Post-mortem (2): England’s bowling
The unrelenting threat of England’s four-pronged seam attack in 2005 was probably the decisive factor in their series win; indeed, Australia never passed 400. This time, however, they have pulverised the English attack in four of their five innings, averaging almost 60 runs per wicket.
It all started so ominously with Steve Harmison’s horrendous opening ball landing at the feet of his skipper. Like Phil Defreitas’ opening delivery in the ‘94/95 series, it revealed much about English anxiety. Harmison finally came good, bowling with hostility and consistency, at Perth; but, by then, England were 2-0 down and defeat was inevitable. Harmison, who has now retired from ODIs, is remarkably unpredictable and mentally frail for one who was once ranked the world’s finest fast bowler. If he fares poorly in the next two Tests, then his place will come under enormous scrutiny, especially if Simon Jones returns.
The most damning indictment of Harmison came when Andrew Flintoff opted to give the new-ball to the out-of-form James Anderson ahead of him. Anderson’s selection for the first two games was largely down to his terrific bowling during England’s Test win in India last March, but he was never able to bowl accurately, let alone penetratingly. One of the reasons for his initial selection ahead of Sajid Mahmood was seen as being his superior consistency, yet his economy rate is an appalling 4.78 an over. Once the golden boy of English cricket, Anderson has to develop consistency of line and length and threat on docile services.
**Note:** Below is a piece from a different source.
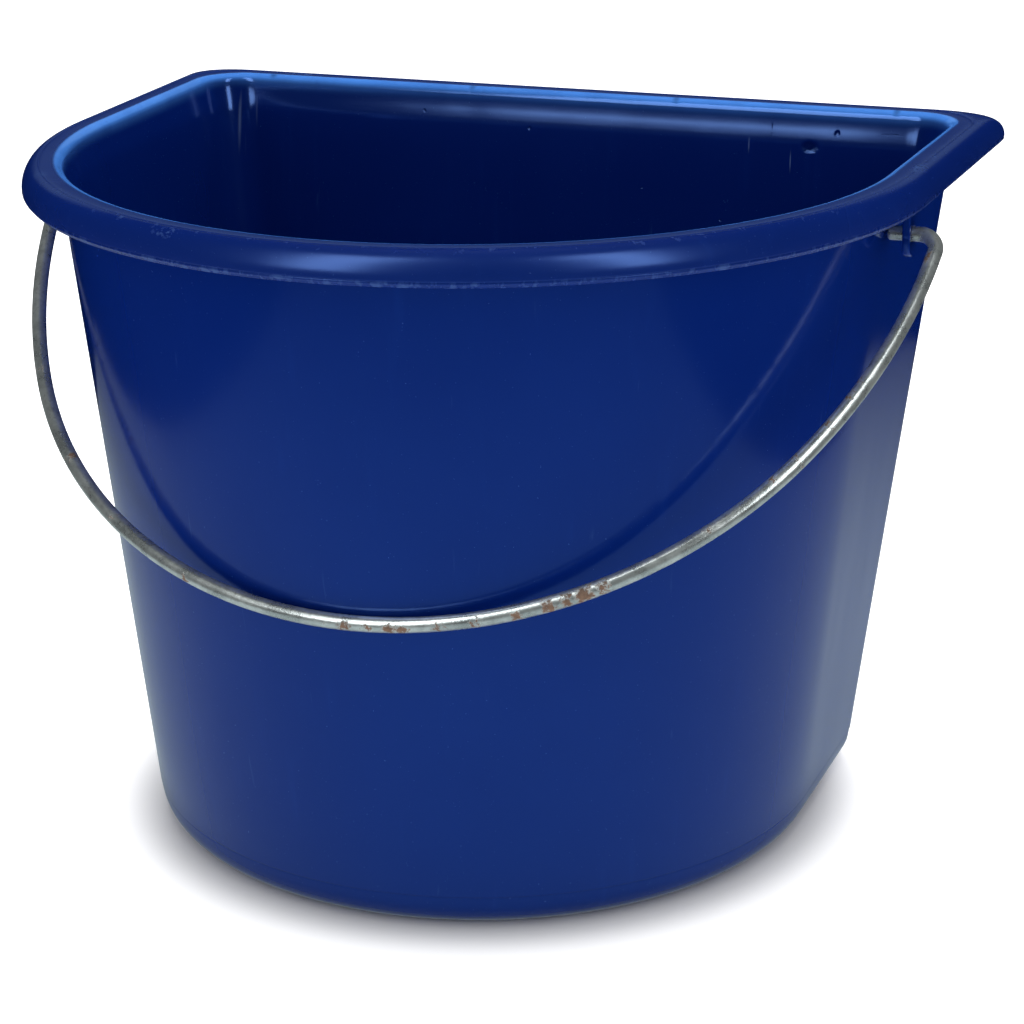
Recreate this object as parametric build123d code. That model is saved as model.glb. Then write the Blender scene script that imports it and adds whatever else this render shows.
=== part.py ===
from build123d import *
import math
import os

# Flat-back hanging feed bucket: a one-piece moulded tub and a round wire bail.
# Millimetres, +Z up. +Y is the flat back, -Y the round front. The origin lies on the floor plane
# at the centre of the rim's outline box.

# --- tub: driving dimensions -------------------------------------------------------------------
HEIGHT = 258.0            # floor plane to the top of the rim
WALL = 2.3                # thickness of the tub wall
FLOOR = 3.0               # thickness of the tub floor over its standing ring
RIM_RADIUS = 157.6        # inner edge of the rim's flat top, round front half
RIM_BACK = 104.3          # the same edge at the back, behind the centre of the front arc
RIM_CORNER = 20.0         # the same edge's two back corners
RIM_FLARE = 1.9           # degrees by which each side spreads towards the back, at the rim
INNER_ROUND = 3.6         # rounding from the rim's top down into the tub
TOP_WIDTH = 5.4           # flat top of the rim, inner edge to crease
OVERHANG = 12.0           # flat top's inner edge to the outside of the skirt, at its widest
SHOULDER_DROP = 9.0       # top of the rim down to that widest line
CURL = 0.8                # how far the bottom of the skirt turns back in
CURL_HEIGHT = 1.2         # height of that turned-in edge, under an upright band
SKIRT_DROP = 11.8         # top of the rim to the bottom of the skirt
SKIRT_CORNER = 4.0        # outer back corners of the skirt
SKIRT_WALL = 2.0          # thickness of the skirt and of the rim's top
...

There is no man better for him to ask advice on improving these facets of his game than Matthew Hoggard, who suffered a miserable time down under four years ago but has responded with greater discipline and new tricks – such as, crucially, being able to swing the ball both ways. His 7-109 at Adelaide was testament to his improvement over this period, and surely proves he is currently England’s finest seamer.
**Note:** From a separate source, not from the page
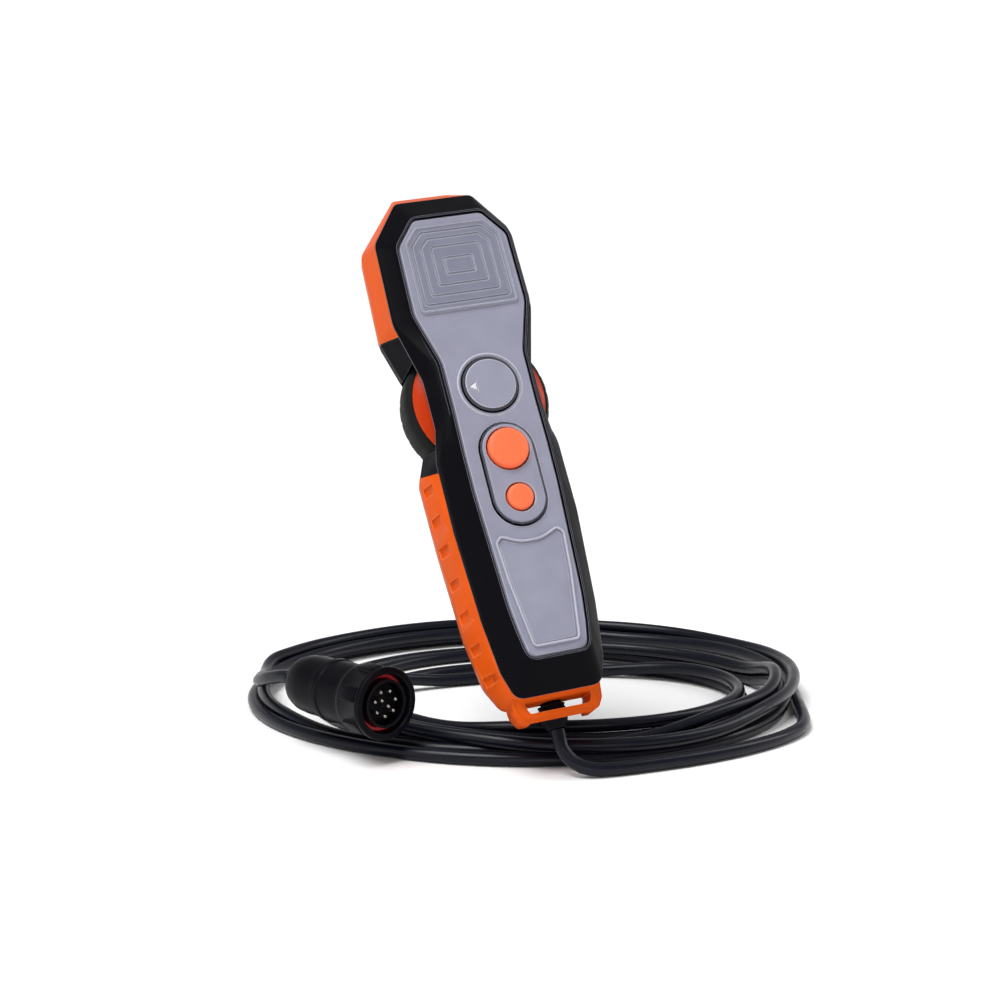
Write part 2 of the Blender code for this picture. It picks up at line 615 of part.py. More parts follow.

A year ago, that title was Andrew Flintoff’s. He has been hampered by an ankle injury, it would appear, yet has still bowled almost as much as is normally the case. Although wholehearted, he has lacked a certain threat. If 2005 was Flintoff’s crowing glory, 2006, in spite – or maybe because of – him being made captain, has been a disaster. He averages just under 30 with the bat but, more alarmingly, 37 with the ball, figures that barely justify his place in the side.
His Lancashire colleague Mahmood has understandably let his frustration at being continually over-looked in the last Test be known. Is his skipper’s lack of faith such that he could justify giving him just two overs from the first 73 in Australia’s innings? If so, why was he playing? Mahmood has the raw attributes necessary to be a superb bowler, but, while his Test economy rate stands at 3.79 an over, he is too much of a gamble.
Monty Panesar, apparently, was too much of a gamble too, which is why Ashley Giles appeared in the first two Tests. Predictably ineffectual, he also failed with the bat on the sole occasion his contribution was significant and dropped Ricky Ponting en route to a match-turning century, before learning of his wife’s illness. It’s all gone horribly wrong for Giles, a fighter and genuinely amiable team man. If truth be known, it is unlikely he will play Test cricket again.
But Monty Panesar will, thankfully, play both Tests and ODIs, such is the impression he made at Perth, where he took five wickets in the first innings and bowled better than figures of 3-145 in the second suggest. His loop, turn and calm when being attacked mean his place in the side is now beyond doubt. England’s seam attack was never going to be as effective as in 2005 but, had they selected Panesar form the start, they would at least have offered a genuine wicket-taking threat with spin.